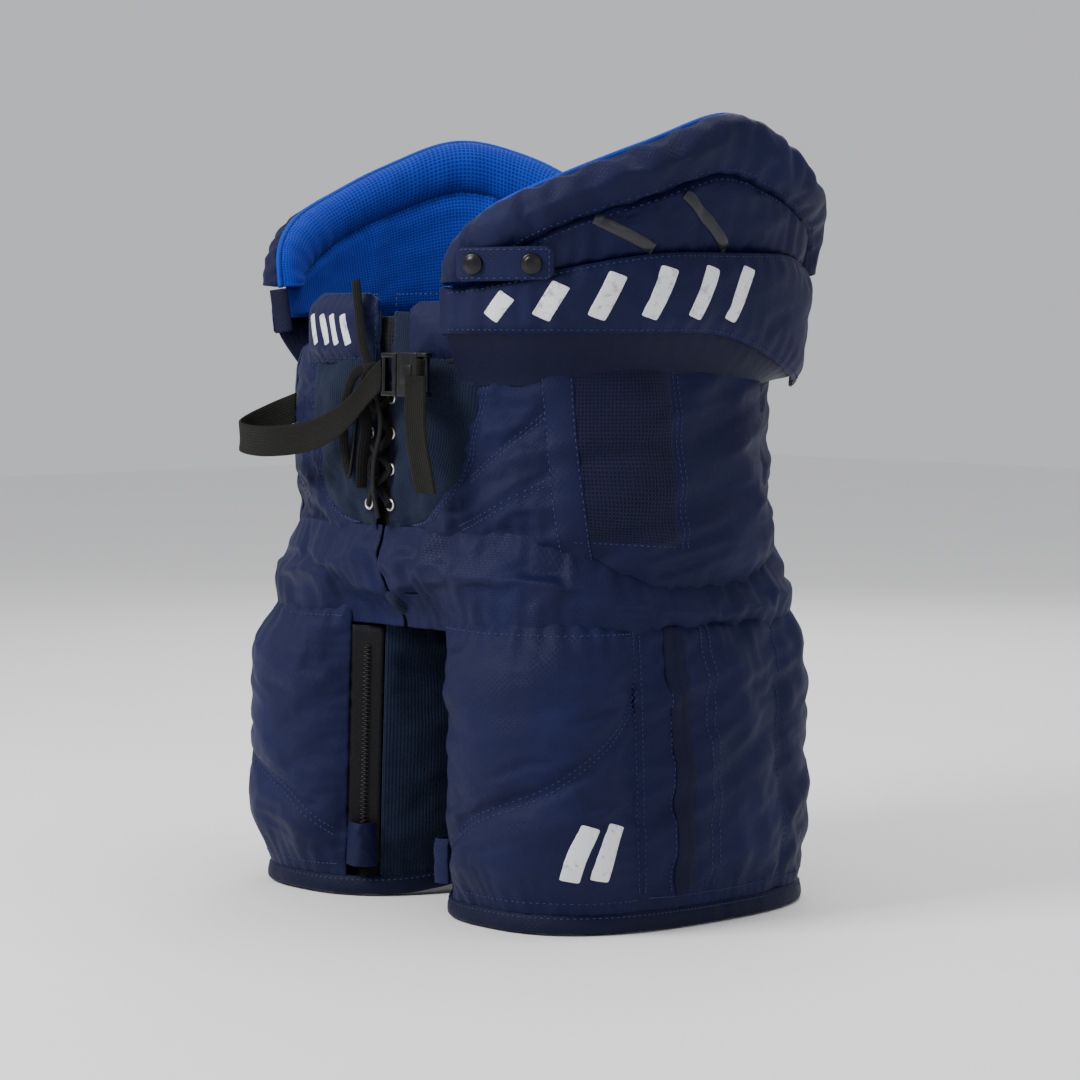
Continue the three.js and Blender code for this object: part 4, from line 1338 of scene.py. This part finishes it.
def make_wing(side_name, side):
    inset_top = {angle: height_over(RIM_INNER, angle) for angle in range(-72, 21)}

    def inner_edge(angle):
        low = max(-72, min(19, math.floor(angle)))
        return mix(inset_top[low], inset_top[low + 1], angle - low)

    def under_rim(angle):
        return max(inner_edge(angle) + 0.002, band_top(angle) + 0.003)

    wing = {
        "rim": rim_strip(f"{side_name}_rim_roll", NAVY, side, 0.0085, 0.0185, (110, 18),
                         (2.2, 0.03, 0.004, 0.003)),
        "inset": wing_patch(f"{side_name}_wing_centre", NAVY, side, -69, 18, lambda a: band_top(a) - 0.004,
                            under_rim,
                            0.0105, 0.0075, (76, 22), swell=(1.6, 0.025, 0.003, 0.003)),
        "band": wing_patch(f"{side_name}_waist_band", NAVY, side, WING_FRONT - 0.5, WING_BACK + 0.5,
                           band_low, band_top,
                           0.0185, 0.0065, (96, 16), swell=(1.6, 0.02, 0.003, 0.003)),
    }
    roll = rim_strip(f"{side_name}_lining_roll", BLUE_MESH, side, 0.0075, -0.0150, (110, 16), None)
    panel = wing_patch(f"{side_name}_lining_panel", BLUE_MESH, side, WING_FRONT + 0.3, WING_BACK - 0.6,
                       lambda a: band_low(a) + 0.012,
                       lambda a: max(inner_edge(max(-70, min(18, a))) + 0.003, band_top(a) + 0.004),
                       0.0035, -0.0070, (80, 30), [[(-50, 0.44), (-44, 0.55)], [(-12, 0.43), (-14, 0.57)]])
    face_inward(roll)
    face_inward(panel)
    return wing, roll, panel


def trim_wing(side_name, side, wing, roll, panel):
    body = f"{side_name}_wing"
    nodes = {"rim": "wing_rim", "inset": "wing_inset", "band": "belt_band"}
    for key, piece in wing.items():
        back_with(piece, 0.0022, 1)
        belongs(piece, body, f"{side_name}_{nodes[key]}", slot="nylon_shell")
    for piece in (roll, panel):
        back_with(piece, 0.0018, 1)
        belongs(piece, body, f"{side_name}_wing_lining", slot="blue_lining")
    outline = [tuple(spline(RIM_OUTER, i / 36)) for i in range(37)]
    edge = [oval(WING, angle, z - 0.0005, 0.0078, side) for angle, z in outline]
    cord = tube_along(f"{side_name}_wing_piping", edge, 0.0023, BLUE_EDGE, sides=10, path_steps=3)
    belongs(cord, body, slot="blue_lining")
    front_edge = [oval(WING, WING_FRONT - 0.4, mix(band_low(WING_FRONT), 0.492, i / 6), 0.0095, side)
                  for i in range(7)]
    wall = tube_along(f"{side_name}_band_end", front_edge, 0.0080, NAVY_DARK, sides=12, flat=0.25,
                      path_steps=3)
    belongs(wall, body, slot="nylon_shell")
    shells = surface_of(*wing.values())
    for i, line in enumerate(STRIPES):
        stripe = lay_tape(f"{side_name}_wing_stripe_{i + 1}", shells, WING, line, 0.0095, side, STRIPE,
                          lift=0.0007, thickness=0.0009)
        belongs(stripe, body, slot="black_plastic")
    rows = [[tuple(spline(RIM_INNER, i / 20) + Vector((0, 0.0042))) for i in range(21)]]
    rows += [[(angle, band_top(angle) - 0.0038) for angle in range(-76, 27, 6)]]
    rows += [[(angle, band_low(angle) + 0.0038) for angle in range(-76, 27, 6)]]
    rows += [[tuple(spline(RIM_INNER, i / 20) - Vector((0, 0.0036))) for i in range(2, 19)]]
    sew_stitches(f"{side_name}_wing_stitches", shells, WING, rows, side, body)
    for i in range(6):
        start = -66 + 9.5 * i
        line = [(start, band_low(start) + 0.0125), (start + 3.6, band_top(start + 3.6) - 0.0120)]
        line.insert(1, (start + 1.8, (line[0][1] + line[1][1]) / 2))
        lay_bar(f"{side_name}_band_bar_{i + 1}", shells, WING, line, 0.0130, side, body, 10, 4)
    make_lining_stitches(side_name, side, roll, panel)
    make_snap_tab(side_name, side)
    make_join(side_name, side)


def make_lining_stitches(side_name, side, roll, panel):
    trees = surface_of(roll, panel)
    thread = bmesh.new()
    for i in range(88):
        place = [spline(RIM_INNER, (i + share) / 88) for share in (0.3, 0.7)]
        ends = []
        for angle, z in place:
            inside = oval(WING, angle, z, -0.07, side)
            way = (oval(WING, angle, z, 0.0, side) - inside).normalized()
            hits = [tree.ray_cast(inside, way, 0.11) for tree in trees]
            hits = [hit for hit in hits if hit[0]]
            ends.append(min(hits, key=lambda hit: hit[3])[0] - way * 0.0003 if hits else inside + way * 0.07)
        along = (ends[1] - ends[0]).normalized()
        up = (Vector((0, 0, 0.5)) - ends[0]).normalized()
        across = up.cross(along).normalized()
        turn = Matrix((along * 0.0030, across * 0.0012, along.cross(across) * 0.001)).transposed().to_4x4()
        turn.translation = ends[0]
        bmesh.ops.create_icosphere(thread, subdivisions=1, radius=0.5, matrix=turn)
    stitches = new_piece(f"{side_name}_lining_stitches", thread, BLUE_THREAD)
    belongs(stitches, f"{side_name}_wing", slot="blue_lining")


TAB_ANGLE, TAB_Z = -63, 0.509


def make_snap_tab(side_name, side):
    body = f"{side_name}_tab"

    def shape(u, v):
        angle = TAB_ANGLE + mix(-9.2, 9.0, u)
        corner = 0.004 * smooth(abs(2 * u - 1), 0.86, 1.0)
        z = TAB_Z + mix(-0.0132 + corner, 0.0132 - corner, v) + 0.0014 * (u - 0.5)
        return angle, z, 0.0292 + 0.0012 * pillow(u, v, 0.1)

    tab = sewn(f"{side_name}_snap_strap", NAVY, WING, shape, (30, 14), side)
    back_with(tab, 0.0022, 1)
    belongs(tab, body, f"{side_name}_snap_tab", slot="nylon_shell")
    trees = surface_of(tab)
    rows = [[(TAB_ANGLE + a, TAB_Z + d) for a in (-8, 0, 8)] for d in (-0.0105, 0.0105)]
    rows += [[(TAB_ANGLE + 8.1, TAB_Z + d) for d in (-0.0105, 0, 0.0105)]]
    sew_stitches(f"{side_name}_tab_stitches", trees, WING, rows, side, body)
    for i, turn in enumerate((-5.4, 5.2)):
        cap = bmesh.new()
        outline = [(0.0001, 0.0036), (0.0030, 0.0035), (0.0050, 0.0032), (0.0056, 0.0025), (0.0064, 0.0024),
                   (0.0076, 0.0020), (0.0081, 0.0010), (0.0079, 0.0001), (0.0001, 0.0001)]
        points = [cap.verts.new((r, z, 0)) for r, z in outline]
        edges = [cap.edges.new(pair) for pair in zip(points, points[1:])]
        bmesh.ops.spin(cap, geom=points + edges, cent=(0, 0, 0), axis=(0, 1, 0), angle=2 * math.pi, steps=40,
                       use_merge=True)
        bmesh.ops.remove_doubles(cap, verts=cap.verts, dist=0.00005)
        bmesh.ops.recalc_face_normals(cap, faces=cap.faces)
        cap.transform(surface_frame(WING, TAB_ANGLE + turn, TAB_Z, side, 0.0306))
        if side < 0:
            bmesh.ops.recalc_face_normals(cap, faces=cap.faces)
        dome = new_piece(f"{side_name}_snap_{i + 1}", cap, PLASTIC)
        belongs(dome, body, f"{side_name}_snap_cap_{i + 1}", slot="black_plastic")


def make_join(side_name, side):
    """Snug cloth from the girdle's top out to the foot of the wing. Its dark navy is painted shade for the
    gap under the band.
    """
    sheet = cloth_grid((90, 16), 0.37, 0.05)
    for vert in sheet.verts:
        u, v = vert.co.x + 0.5, vert.co.y + 0.5
        angle = mix(WING_FRONT + 0.5, WING_BACK - 0.5, u)
        low = oval(GIRDLE, angle + WING_TURN[side], 0.416, 0.0062, side)
        high = oval(WING, angle, band_low(angle) + 0.010, 0.0165, side)
        reach = smooth(v, 0.0, 1.0) ** 0.8
        point = low.lerp(high, v)
        point.x, point.y = mix(low.x, high.x, reach), mix(low.y, high.y, reach)
        point.z += puckers(u * 0.37, (1 - v) * 0.05, 0.013, 0.0018, 0.02, side * 8)
        vert.co = point
    if side < 0:
        bmesh.ops.reverse_faces(sheet, faces=sheet.faces)
    # The dark navy of this sheet is painted shade: it darkens the gap under the wing's band.
    join = new_piece(f"{side_name}_wing_join_painted_shade", sheet, NAVY_DARK)
    back_with(join, 0.0015, 1)
    side * 0.19
    side * 0.19
    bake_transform(join)


# ---- Back pad ----------------------------------------------------------------------------
BACK = (47, 103)
BACK_LOW = 0.446


def back_top(angle):
    return 0.547 + 0.058 * smooth(1 - abs(angle - 75) / 29, 0, 0.8)


def make_back():
    seams = [[(64, BACK_LOW), (66, 0.60)], [(86, BACK_LOW), (84, 0.60)]]
    pad = wing_patch("back_shell", NAVY, 1, *BACK, lambda a: BACK_LOW, back_top, 0.0085, 0.0125, (60, 44),
                     seams,
                     (2.0, 0.03, 0.004, 0.003), fold=0.003, ring=WAIST)
    lining = wing_patch("back_pad_lining", BLUE_MESH, 1, *BACK, lambda a: BACK_LOW, back_top, 0.0065,
                        -0.0110, (60, 40), seams, ring=WAIST)
    face_inward(lining)
    return pad, lining, seams


def trim_back(pad, lining, seams):
    back_with(pad, 0.0022, 1)
    belongs(pad, "back", "back_pad", slot="nylon_shell")
    back_with(lining, 0.0018, 1)
    belongs(lining, "back", "back_lining", slot="blue_lining")
    edge = [(BACK[0] + 0.4, BACK_LOW + 0.004), (BACK[0], 0.49)]
    edge += [(angle, back_top(angle)) for angle in range(BACK[0], BACK[1] + 1, 4)]
    edge += [(BACK[1], 0.49), (BACK[1] - 0.4, BACK_LOW + 0.004)]
    route = [oval(WAIST, angle, z, 0.0080) for angle, z in edge]
    cord = tube_along("back_piping", route, 0.0048, BLACK_CLOTH, sides=12, path_steps=4)
    belongs(cord, "back", slot="black_lining")
    trees = surface_of(pad)
    rows = [beside(line, shift) for line in seams for shift in (-0.8, 0.8)]
    rows += [[(angle, back_top(angle) - 0.009) for angle in range(49, 102, 4)]]
    sew_stitches("back_stitches", trees, WAIST, rows, 1, "back")
    sheet = cloth_grid((70, 10), 0.35, 0.03)
    for vert in sheet.verts:
        angle = mix(BACK[0] - 1, BACK[1] + 1, vert.co.x + 0.5)
        low = oval(GIRDLE, angle, 0.436, 0.0035)
        high = oval(WAIST, angle, BACK_LOW + 0.008, 0.0075)
        vert.co = low.lerp(high, vert.co.y + 0.5)
    join = new_piece("back_join", sheet, BLACK_MESH)
    back_with(join, 0.0015, 1)
    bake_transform(join)


def make_girdle_lining():
    def shape(u, v):
        angle = mix(282, 618, u)
        z = mix(0.262, 0.443, v)
        return angle, z, -0.0095 + crumple((angle * 0.003, z, 8), 0.05, 0.003, 4)

    lining = face_inward(sewn("girdle_lining", BLACK_CLOTH, GIRDLE, shape, (120, 24)))
    back_with(lining, 0.0015, 1)
    belongs(lining, "girdle", slot="black_lining")


# ---- Floor and light ---------------------------------------------------------------------
def set_stage():
    floor = bmesh.new()
    bmesh.ops.create_grid(floor, x_segments=1, y_segments=1, size=6)
    paint = Paint("pale floor", Roughness=0.8)
    paint.feed("Base Color", paint.blend(rgb(0.88, 0.88, 0.88), rgb(0.92, 0.92, 0.92),
                                         paint.noise(paint.place(), 3.0)))
    ground = new_piece("floor", floor, paint.material)
    world = bpy.data.worlds.new("studio")
    world.use_nodes = True
    world.node_tree.nodes["Background"].inputs["Color"].default_value = rgb(0.96, 0.97, 1.0)
    world.node_tree.nodes["Background"].inputs["Strength"].default_value = 0.64
    scene.world = world
    for name, spot, size, power in (
        ("key", (-0.5, -1.9, 1.8), 0.9, 62),
        ("fill", (2.4, -0.9, 1.0), 1.4, 7),
        ("top", (0.2, 0.5, 2.4), 1.4, 26),
        ("back", (-1.4, 1.8, 1.5), 1.2, 16),
    ):
        lamp = bpy.data.lights.new(name, "AREA")
        lamp.size = size
        lamp.energy = power
        light = bpy.data.objects.new(name, lamp)
        light.location = spot
        light.rotation_euler = (Vector((0, 0, 0.32)) - light.location).to_track_quat("-Z", "Y").to_euler()
        scene.collection.objects.link(light)


# ---- The pants ---------------------------------------------------------------------------
def finish_frame_nodes():
    """Plates stay as the frame holds them."""
    for node in ("left_thigh_guard", "right_thigh_guard", "left_hip_guard", "right_hip_guard",
                 "tailbone_guard"):
        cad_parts[node].data.materials.clear()
        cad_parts[node].data.materials.append(PLATE)


def make_pants():
    make_lace()
    legs = {name: make_leg(name, side) for name, side in SIDES.items()}
    girdles = {name: make_girdle_side(name, side) for name, side in SIDES.items()}
    waists = {name: make_waist_front(name, side) for name, side in SIDES.items()}
    wings = {name: make_wing(name, side) for name, side in SIDES.items()}
    seat = make_seat()
    back = make_back()
    run_cloths()
    for name, side in SIDES.items():
        make_hem(name, side)
        make_leg_lining(name, side)
        trim_leg(name, side, *legs[name])
        make_zip(name, side)
        trim_girdle_side(name, side, *girdles[name])
        trim_waist_front(name, side, waists[name])
        make_eyelets(name, side)
        trim_wing(name, side, *wings[name])
    trim_seat(seat)
    trim_back(*back)
    make_tongue()
    make_gusset()
    make_girdle_lining()
    make_belt()
    finish_frame_nodes()


make_pants()
set_stage()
-------
● CHALLENGE:
Give back exactly the lines beginning at the one with "cad_parts[node].data.materials.append(PLATE)" and ending at the final line of the material; both boundary lines belong in it.

● FINISHED ANSWER:
        cad_parts[node].data.materials.append(PLATE)


def make_pants():
    make_lace()
    legs = {name: make_leg(name, side) for name, side in SIDES.items()}
    girdles = {name: make_girdle_side(name, side) for name, side in SIDES.items()}
    waists = {name: make_waist_front(name, side) for name, side in SIDES.items()}
    wings = {name: make_wing(name, side) for name, side in SIDES.items()}
    seat = make_seat()
    back = make_back()
    run_cloths()
    for name, side in SIDES.items():
        make_hem(name, side)
        make_leg_lining(name, side)
        trim_leg(name, side, *legs[name])
        make_zip(name, side)
        trim_girdle_side(name, side, *girdles[name])
        trim_waist_front(name, side, waists[name])
        make_eyelets(name, side)
        trim_wing(name, side, *wings[name])
    trim_seat(seat)
    trim_back(*back)
    make_tongue()
    make_gusset()
    make_girdle_lining()
    make_belt()
    finish_frame_nodes()


make_pants()
set_stage()